6. Loft beds free up floor space by raising the bed above head height, and thus providing useable space beneath the bed. Loft beds can be free standing as is often seen with children's beds that provide a study or play space below the bed, or an actual loft built into the building. While these save ground-floor space, they may not be suitable for older persons and those with disabilities or other physical limitations. Loft beds generally do not use box springs, but mattresses or futons. Though they have some limitations, they can be a great way to save space in small dwellings such as micro-homes and children's rooms.

7. Murphy beds store vertically in their own cabinet along the wall. They are often used in guest bedrooms and studio apartments to store the bed out of the way when it is not in use. Modern Murphy beds use strong metal springs or gas struts to balance the beds and make it easy to lift and store the bed into its cabinet. These can range greatly in price from inexpensive do-it-yourself kits costing a few hundred dollars to elaborate beds costing well over $5000. An interesting variation on the Murphy bed is the Zoom Bed, a German made remote controlled bed that uses an electric motor to snake the flexible hinged frame and mattress into a vertical cabinet along the wall.

8. Sofa beds, also known as hide-a-beds, are basically couches which have a fold-up full-size bed stored under the seat cushions.
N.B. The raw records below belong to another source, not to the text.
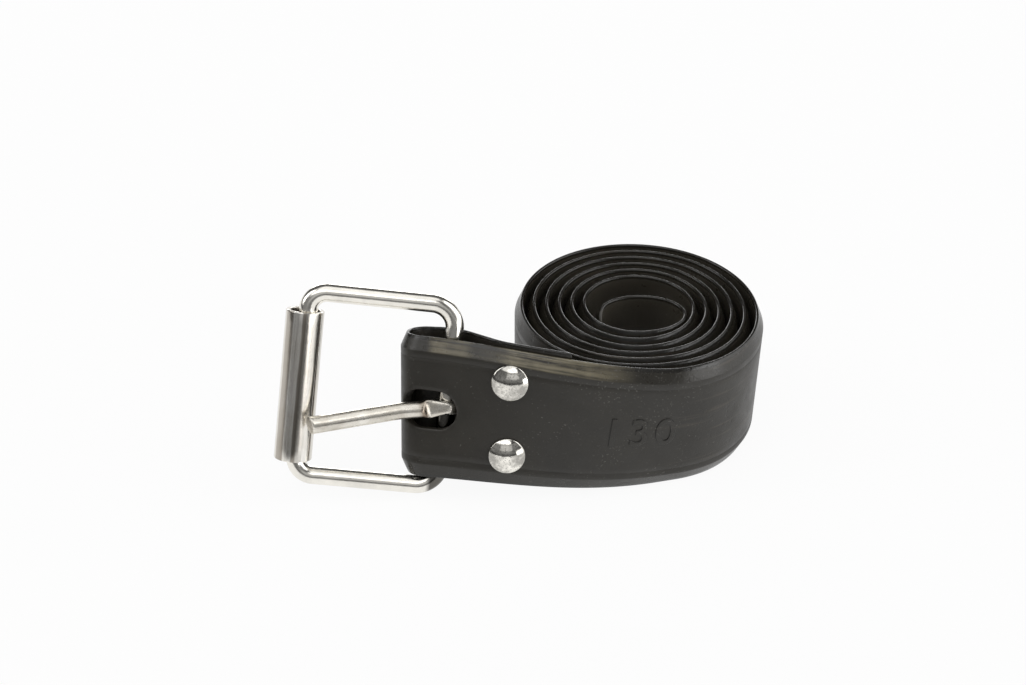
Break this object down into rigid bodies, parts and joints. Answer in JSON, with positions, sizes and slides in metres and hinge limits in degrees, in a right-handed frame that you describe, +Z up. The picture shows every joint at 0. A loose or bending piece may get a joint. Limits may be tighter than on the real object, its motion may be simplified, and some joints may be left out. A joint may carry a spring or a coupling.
{
  "type": "dive weight belt",
  "caption": "Rubber belt strap for diving weights, coiled on its edge, with a wire frame buckle, a roller and a tongue held in a riveted fold.",
  "frame": {"origin": "middle of the belt's footprint, on the surface it stands on", "axes": "+Z up along the coil's axis, +X from the buckle to the coil, the coil's front and the buckle's front face -Y"},
  "size_m": [0.1768, 0.0996, 0.0732],
  "materials": {
    "strap_rubber": "matt, dusty, with a faint olive bloom",
    "buckle_steel": "drawn wire, lightly worn",
    "roller_steel": "rolled sheet, brushed round",
    "rivet_steel": "polished dome",
    "burr_steel": "dull washer"
  },
  "bodies": {
    "strap": {"strap": "strap_rubber", "upper_rivet": "rivet_steel", "upper_burr": "burr_steel", "lower_rivet": "rivet_steel", "lower_burr": "burr_steel"},
    "frame": {"buckle_frame": "buckle_steel"},
    "roller": {"roller": "roller_steel"},
    "tongue": {"tongue": "buckle_steel"}
  },
  "joints": [
    {"name": "frame_swing", "type": "hinge", "parent": "strap", "child": "frame", "pos_m": [-0.02687, -0.03186, 0.03401], "axis": [0.1139, 0.3959, 0.9112], "range_deg": [-60, 0]},
    {"name": "roller_spin", "type": "hinge", "parent": "frame", "child": "roller", "pos_m": [-0.07878, -0.03192, 0.03965], "axis": [0.1139, 0.3959, 0.9112], "continuous": true},
    {"name": "tongue_swing", "type": "hinge", "parent": "strap", "child": "tongue", "pos_m": [-0.02687, -0.03186, 0.03401], "axis": [0.1139, 0.3959, 0.9112], "range_deg": [0, 50]}
  ]
}
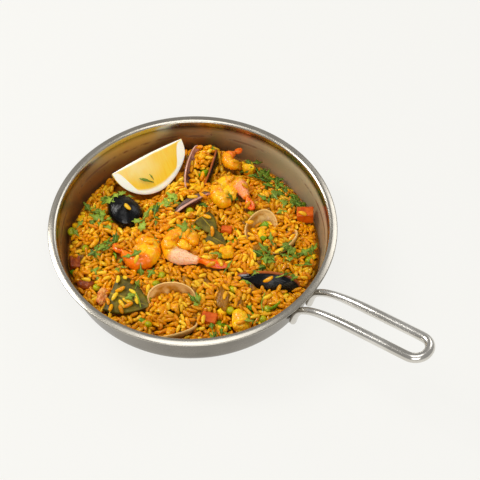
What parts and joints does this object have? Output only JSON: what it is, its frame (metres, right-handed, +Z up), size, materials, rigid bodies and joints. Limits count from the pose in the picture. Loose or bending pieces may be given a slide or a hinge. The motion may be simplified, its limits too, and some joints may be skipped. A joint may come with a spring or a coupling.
{
  "type": "paella in a pan",
  "caption": "Seafood rice with lemon, shrimp, mussels, clams and vegetables, served in a shallow round steel pan with a long wire handle.",
  "frame": {"origin": "centre of the pan's flat base, on its underside", "axes": "+Z up, +X from the pan's centre out along the handle"},
  "size_m": [0.3843, 0.26, 0.0817],
  "materials": {
    "pan_steel": "satin",
    "handle_steel": "satin",
    "rice": "moist",
    "lemon": "moist",
    "shrimp": "moist",
    "mussel": "gloss",
    "clam": "satin",
    "leaf": "satin",
    "carrot": "moist",
    "pepper": "moist",
    "chicken": "moist",
    "squid": "moist",
    "sausage": "moist"
  },
  "bodies": {
    "root": {"pan": "pan_steel", "handle": "handle_steel", "rice_bed": "rice", "lemon_wedge": "lemon", "shrimp_1": "shrimp", "shrimp_2": "shrimp", "shrimp_3": "shrimp", "shrimp_4": "shrimp", "mussel_1": "mussel", "mussel_2": "mussel", "mussel_3_left": "mussel", "mussel_3_right": "mussel", "mussel_4": "mussel", "clam_1_upper": "clam", "clam_1_lower": "clam", "clam_2_upper": "clam", "clam_2_lower": "clam", "bay_leaf_1": "leaf", "bay_leaf_2": "leaf", "bay_leaf_3": "leaf", "carrot_1": "carrot", "carrot_2": "carrot", "carrot_3": "carrot", "pepper_1": "pepper", "chicken_1": "chicken", "chicken_2": "chicken", "chicken_3": "chicken", "chicken_4": "chicken", "squid_1": "squid", "squid_2": "squid", "tentacle": "squid", "sausage": "sausage"}
  },
  "joints": []
}
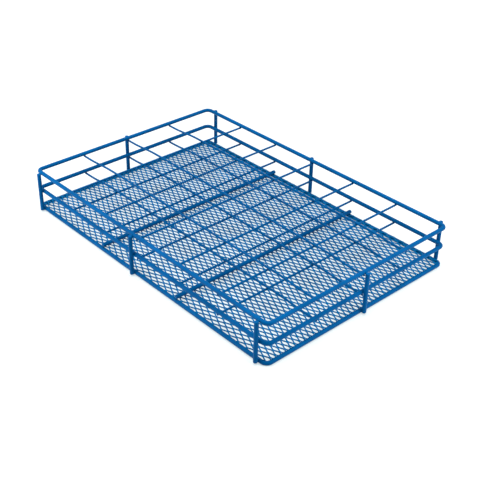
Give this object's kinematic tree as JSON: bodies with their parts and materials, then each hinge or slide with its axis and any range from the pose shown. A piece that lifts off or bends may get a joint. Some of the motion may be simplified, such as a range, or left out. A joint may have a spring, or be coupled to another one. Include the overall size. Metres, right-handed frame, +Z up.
{
  "type": "divided wire tray",
  "caption": "Open rectangular tray of coated steel rod with three stacked rims, two levels of wire grid forming pockets, and an expanded-metal floor.",
  "frame": {"origin": "centre of the tray's outline, on the surface that the bottom rim rests on", "axes": "+X along the long side, +Y along the short side, +Z up"},
  "size_m": [0.4453, 0.3032, 0.0567],
  "materials": {
    "coated_rod": "satin epoxy coating on steel rod",
    "coated_wire": "satin epoxy coating on thin steel wire",
    "coated_mesh": "satin epoxy coating on expanded steel"
  },
  "bodies": {
    "root": {"bottom_rim": "coated_rod", "middle_rim": "coated_rod", "top_rim": "coated_rod", "post_front_left": "coated_rod", "post_front_middle": "coated_rod", "post_front_right": "coated_rod", "post_back_left": "coated_rod", "post_back_middle": "coated_rod", "post_back_right": "coated_rod", "post_left_middle": "coated_rod", "post_right_middle": "coated_rod", "mesh_floor": "coated_mesh", "floor_crossbar_left": "coated_rod", "floor_crossbar_right": "coated_rod", "top_cross_wire_1": "coated_wire", "top_cross_wire_2": "coated_wire", "top_cross_wire_3": "coated_wire", "top_cross_wire_4": "coated_wire", "top_cross_wire_5": "coated_wire", "top_long_wire_1": "coated_wire", "top_long_wire_2": "coated_wire", "top_long_wire_3": "coated_wire", "middle_cross_wire_1": "coated_wire", "middle_cross_wire_2": "coated_wire", "middle_cross_wire_3": "coated_wire", "middle_cross_wire_4": "coated_wire", "middle_cross_wire_5": "coated_wire", "middle_long_wire_1": "coated_wire", "middle_long_wire_2": "coated_wire", "middle_long_wire_3": "coated_wire"}
  },
  "joints": []
}
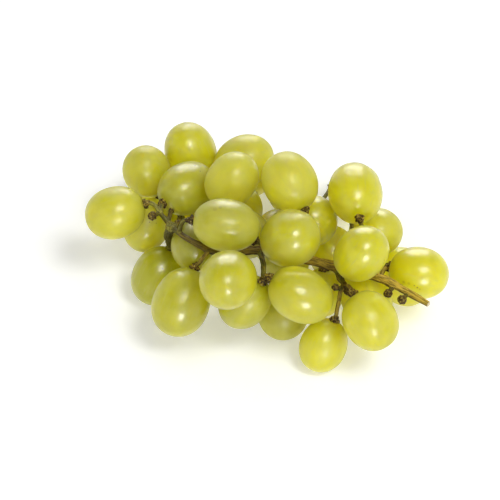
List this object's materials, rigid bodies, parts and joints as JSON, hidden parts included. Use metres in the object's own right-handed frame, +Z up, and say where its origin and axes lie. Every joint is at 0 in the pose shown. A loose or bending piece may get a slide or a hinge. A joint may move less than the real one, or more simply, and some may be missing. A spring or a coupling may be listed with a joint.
{
  "type": "bunch of grapes",
  "caption": "Bunch of pale green table grapes lying down: oval waxy berries held by woody collars and thin stalks on a brown branching stem with a cut end.",
  "frame": {"origin": "bottom centre of the bunch's bounding box, on the surface that the bunch lies on", "axes": "+X from the tip of the bunch toward the cut end of its stem, +Y from its front to its back, +Z up"},
  "size_m": [0.1472, 0.1272, 0.0664],
  "materials": {
    "berry_skin": "thin waxy skin over translucent yellow-green flesh, with a faint bloom and a few brown specks",
    "stem_wood": "dry brown to tan bark with green stretches on the thin stalks, matte"
  },
  "bodies": {
    "root": {"berry_01": "berry_skin", "berry_02": "berry_skin", "berry_03": "berry_skin", "berry_04": "berry_skin", "berry_05": "berry_skin", "berry_06": "berry_skin", "berry_07": "berry_skin", "berry_08": "berry_skin", "berry_09": "berry_skin", "berry_10": "berry_skin", "berry_11": "berry_skin", "berry_12": "berry_skin", "berry_13": "berry_skin", "berry_14": "berry_skin", "berry_15": "berry_skin", "berry_16": "berry_skin", "berry_17": "berry_skin", "berry_18": "berry_skin", "berry_19": "berry_skin", "berry_20": "berry_skin", "berry_21": "berry_skin", "berry_22": "berry_skin", "berry_23": "berry_skin", "berry_24": "berry_skin", "berry_25": "berry_skin", "berry_26": "berry_skin", "berry_27": "berry_skin", "berry_28": "berry_skin", "berry_29": "berry_skin", "berry_30": "berry_skin", "berry_31": "berry_skin", "berry_32": "berry_skin", "berry_33": "berry_skin", "berry_34": "berry_skin", "berry_35": "berry_skin", "berry_36": "berry_skin", "berry_37": "berry_skin", "berry_38": "berry_skin", "berry_39": "berry_skin", "berry_40": "berry_skin", "berry_41": "berry_skin", "stem": "stem_wood"}
  },
  "joints": []
}
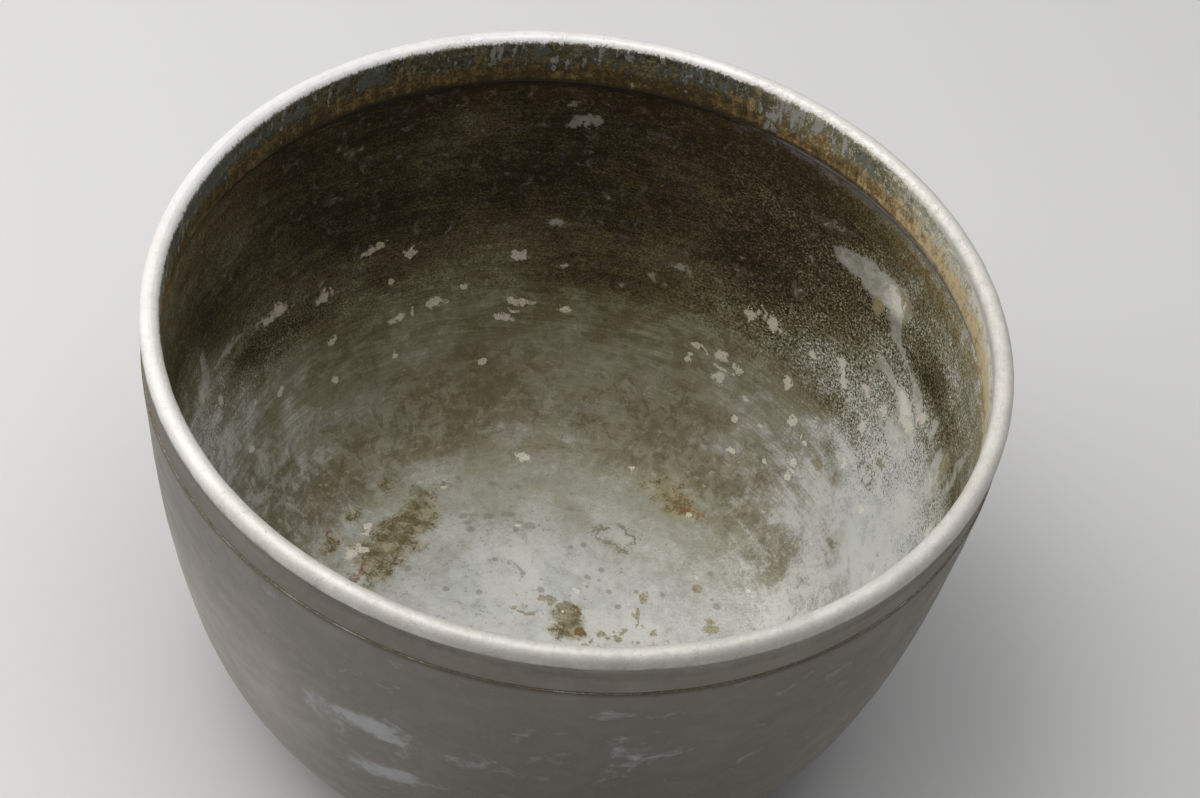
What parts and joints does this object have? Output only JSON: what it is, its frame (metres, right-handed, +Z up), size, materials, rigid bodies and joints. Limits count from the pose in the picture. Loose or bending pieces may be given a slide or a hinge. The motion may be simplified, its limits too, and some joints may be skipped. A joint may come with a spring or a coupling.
{
  "type": "waste water bowl",
  "caption": "Deep round metal bowl for rinse water at a tea gathering, with a full curved wall, a flat base and a thick half-round rim soldered on.",
  "frame": {"origin": "centre of the flat base, on the surface that the bowl stands on", "axes": "+Z up along the bowl's axis, towards the mouth"},
  "size_m": [0.15, 0.15, 0.09],
  "materials": {
    "shell_tin": "old tin, dull grey with brown and black water stains inside, satin brown-grey outside",
    "rim_tin": "old tin, worn bright along the lip, stained olive and ochre in the band below it",
    "solder": "dull purple-grey soft solder"
  },
  "bodies": {
    "root": {"bowl_shell": "shell_tin", "rim_ring": "rim_tin", "rim_solder": "solder"}
  },
  "joints": []
}
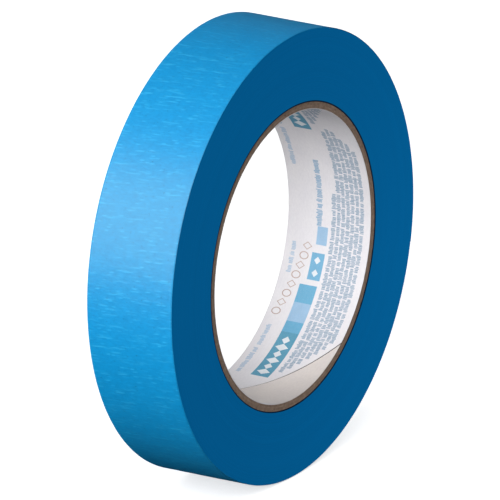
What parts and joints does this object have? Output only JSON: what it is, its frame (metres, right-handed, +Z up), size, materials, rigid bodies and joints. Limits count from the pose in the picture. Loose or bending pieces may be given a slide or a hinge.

Although they are multi-functional in that they can be used for sleeping, lounging, reclining, and sitting, they are generally intended for only occasional sleeping, since with their thin mattresses and metal support structure, they are much less comfortable than a bed with a standard mattress. Their versatility makes them useful for small apartments and studios. They are commonly used in living rooms, family rooms, and other common rooms, but not in bedrooms.

9. Storage beds combine sleeping space with storage space, usually providing drawers or other concealed storage beneath, above, and/or to the sides of the bed. Some models even have a hinged frame that allows the entire bed to be rotated up to provide access to its hidden storage underneath. Storage beds can use standard mattresses and be very comfortable as well as providing extra storage space.

10. Trundle beds achieve their economy of floor space by storing one bed, on a roll out frame, under the other bed. This space-saving design makes an extra bed available when needed, without taking up precious floor space when it is not needed. Trundle beds, because one stores beneath the other, are on different levels. Additionally, they generally have thinner mattresses than standard beds and do not use box springs. Because of these factors, they may not be as comfortable as standard beds.